[Perf] Optimize fused_experts quantization code to save npu memory (#784)

### What this PR does / why we need it? In the w8a8 quantization code of `fused_experts`, the output of almost every operator is assigned a new variable name. If we want to save NPU memory, we manually `del` these variables to end their lifecycle, which fills the code with `del` statements and looks inelegant. Therefore, I plan to names the output of most operators as `hidden_states`, thereby ending the lifecycle of the previous `hidden_states`. ### Does this PR introduce _any_ user-facing change? No ### How was this patch tested? Signed-off-by: ApsarasX <apsarax@outlook.com>
2025-05-09 15:09:37 +08:00
parent 2c685e3b61
commit 324f819b92
2 changed files with 50 additions and 41 deletions
--- a/vllm_ascend/models/deepseek_v2.py
+++ b/vllm_ascend/models/deepseek_v2.py
@@ -222,9 +222,6 @@ class CustomDeepseekV2MoE(nn.Module):
        num_tokens, hidden_dim = hidden_states.shape
        hidden_states = hidden_states.view(-1, hidden_dim)
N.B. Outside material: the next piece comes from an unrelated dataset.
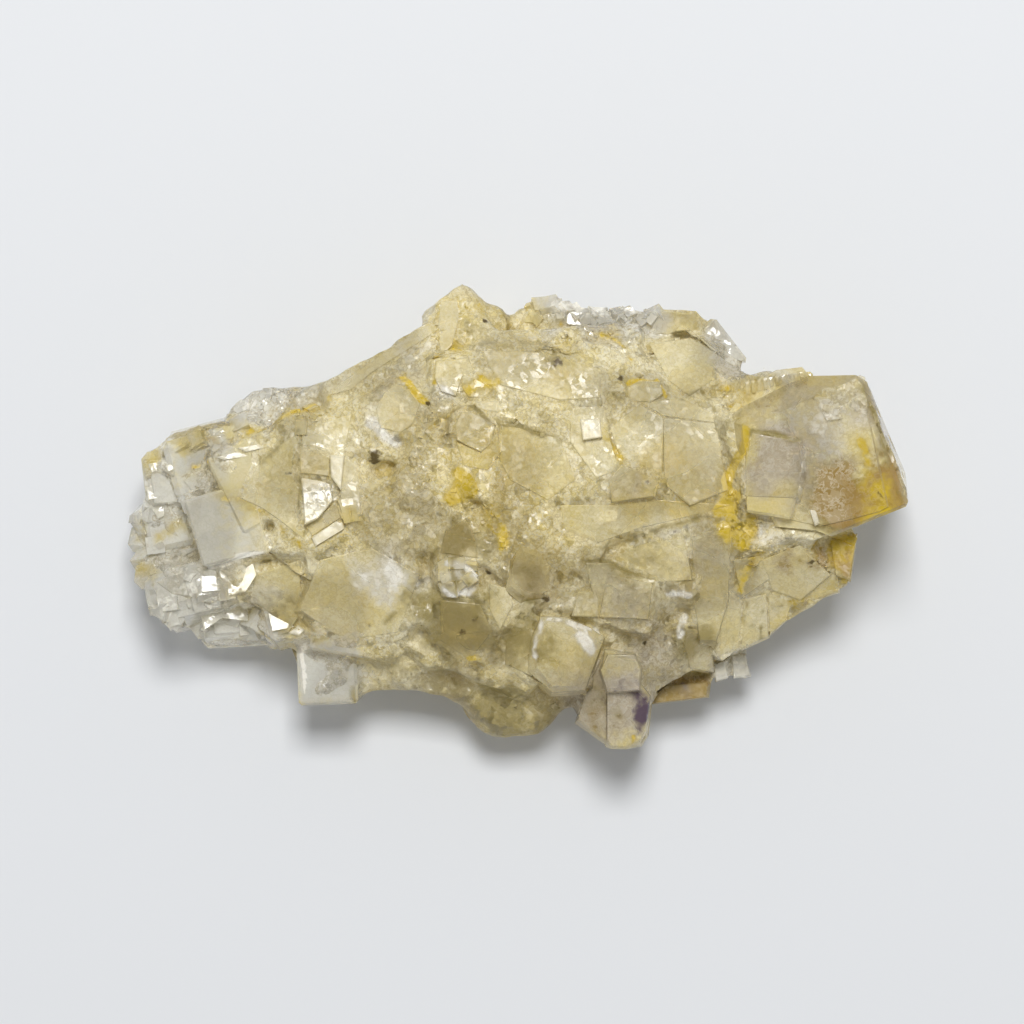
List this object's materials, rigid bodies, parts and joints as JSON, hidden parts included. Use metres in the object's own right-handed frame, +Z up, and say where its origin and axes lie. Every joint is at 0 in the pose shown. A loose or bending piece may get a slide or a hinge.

-        if self.n_shared_experts is not None:
-            shared_output = self.shared_experts(hidden_states)
-
        if (self.tp_size > 1 and self.enable_mc2 and not is_prefill):
            chunks = torch.chunk(hidden_states,
                                 get_tp_group().world_size,
@@ -248,8 +245,8 @@ class CustomDeepseekV2MoE(nn.Module):
            else:
                final_hidden_states = tensor_model_parallel_all_reduce(
                    final_hidden_states)
-
-        if shared_output is not None:
+        if self.n_shared_experts is not None:
+            shared_output = self.shared_experts(hidden_states)
            final_hidden_states = final_hidden_states + shared_output

        return final_hidden_states.view(num_tokens, hidden_dim)